I hate to channel a Southern chef personality, but it’s absolutely true: the love isn’t there. Might and Magic: Clash of Heroes is built entirely to specification, exactly how old games used to be made. The only difference is that my heart isn’t into the idea of grinding through an entirely predictable story anymore. It’s something I used to relish doing, but I can’t do it anymore. There has to be a hook to get me through the plot, be it nostalgia or a really cool leveling system or a brilliant story and Clash of Heroes doesn’t have any of those. It has a good battle mechanic, but like anything you do a hundred times, it eventually becomes boring, no matter how interesting it is. You develop a strategy, and while it’s sometimes difficult to apply this strategy due to the enemy being awfully smart, it eventually comes down to rote application of skill, which will eventually become tedium incarnate.

To make a metaphor using my other favored field of entertainment, comics, good mechanics are the art. Pretty pictures are a dime a dozen: even a good artist can be equaled by dozens more artists, more than anyone can possibly want to read in a lifetime. Good mechanics are important, and they help make the game more engaging, but there has to be something there beyond them. There has to be a complex system, or an interesting plot, or something weighty behind the mechanics.

Good mechanics and artistic flair are a foundation, but not the game. And if the game is all grinding meaningless encounters to acquire meaningless plot, then what hope does the game have of being enjoyable or memorable?

The thing is, grinding like this is a holdover from days when games were paced this way to make them longer.
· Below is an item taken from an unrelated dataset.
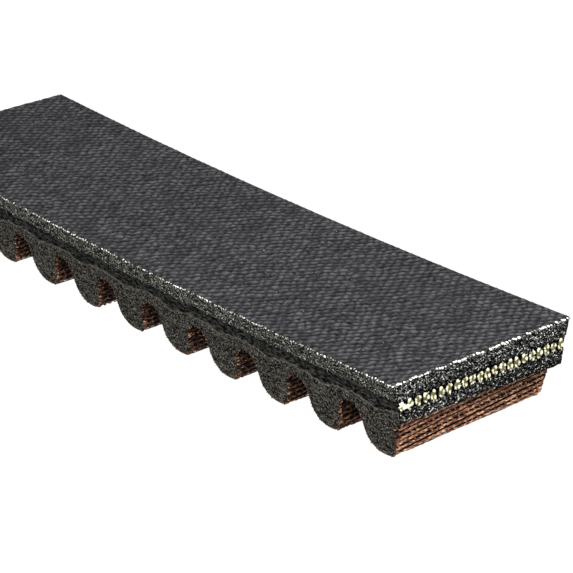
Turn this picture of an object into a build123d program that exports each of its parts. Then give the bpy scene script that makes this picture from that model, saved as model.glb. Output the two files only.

Encounters against forty of the same encounters was practical and a necessity during the days of the NES, but nowadays they’re just tedious reminders that we haven’t come very far as a medium. Developers still do things to pad the length of their games, except now the games are ten to twenty hours long instead of thirty to forty. Instead of the padding surrounding a fairly meaty experience, now there are games where the entire thing is fluff.

I realize, at this point I must clarify, that Might and Magic: Clash of Heroes is not the best choice for this argument. It’s a quality game. If you have patience for grinding, it’s a great game. Sure, it’s got its missteps, like having protagonist Godric of the Griffin empire (who walks through quite a number of doors), but the game, in general, is very sound. It the principle of the thing that gets me: this is a game with quality gameplay and style, and it’s buried under thousands of encounters with Demon who always use similar armies and always die quickly. It’s exacerbated by the fact that the game is five campaigns, so instead of just building upward in power, you replay the same beginning five times, developing an army each time with no depth. There’s no system, there’s just mechanics. There’s no plot, there’s just style. There is no joy, there is only repetition.

Maybe I’m just a cynic, but I feel like games shouldn’t be this joyless. Maybe the kids love just throwing birds at buildings until they fall over, but I feel like we should demand more. Games should tell us stories, and they should engage us with different and important events rather than the fortieth fight against the same enemy. Kurt Vonnegut said that all writing should either advance the plot or explain character, and fights against generic cannon fodder do neither, unless the goal is to convey that the main character is a killing machine. Another major rule of writing is that everyone, down to a paper boy, should have a strong degree of character; faceless enemies, leading faceless armies, have less than no character. They are cardboard cutouts we aren’t supposed to think about.

That’s the thing, really. We aren’t supposed to think about any of this. When we were kids, we didn’t think about enemies having emotions or reasons to live besides being obstacles. Now, I am at least old enough to ask the question, Why is this enemy here? and it’s disheartening to find no answer. They are empty, soulless minions, and while it is comforting to think those sort of people exist, they don’t. And it’s in killing my fortieth vapid goon that I realize I have no heart, no stomach for it anymore.

3 Comments

  1. Cy

    You know, I seem to have run into this problem myself with Pokémon Black. I loved Red and Silver when I was a kid, but now that I’m trying to get back into the swing of things, the amount of grinding required to beat some of the gym leaders is just too much of a time sink for me. You’d think they would time all of the random encounters, plus trainers battles enough to make it so by the time you reach the next gym, you’re ready!

    Right now, I’m stuck on the last Gym leader, waiting to get my 8th badge because I need to grind about 15 levels on a freshly caught Axew to even be a suitable match for the gym leader. And no, I’m not going to use one of the ice cream cones. 😛

    It’s definitely frustrating as you get older to have to grind so much, dunno how those Koreans do it.

    • Tom

      Funnily enough, Black and White had the least grinding of any Pokemon game. Compared to Platinum, they were an absolute breeze.

      I’d object less to grinding if I had less to do. I still like it, but I need to have an eventual goal. Pokemon had that goal. Clash of Heroes didn’t. That’s the difference: I need to have objectives.

      • Callan

        Maybe so, but I stopped playing for about the same reason as Cy. Well, I didn’t have much time to begin with, but I just wanted to keep moving and the game didn’t want me to go so fast. That and there was a random encounter almost every single step. So I decided I didn’t have time. Who hasn’t noticed how time moves more and more quickly as we get older? I can’t imagine ever again having a summer that seemingly stretched on forever, with nothing to do but lie around in the basement and playing Pokemon gold and eating blueberries all day. It’s kind of sad, but also probably for the best. We’re grown-ups, we can do better things with our lives than grind with (in the grand scheme of things) zero payoff for hours!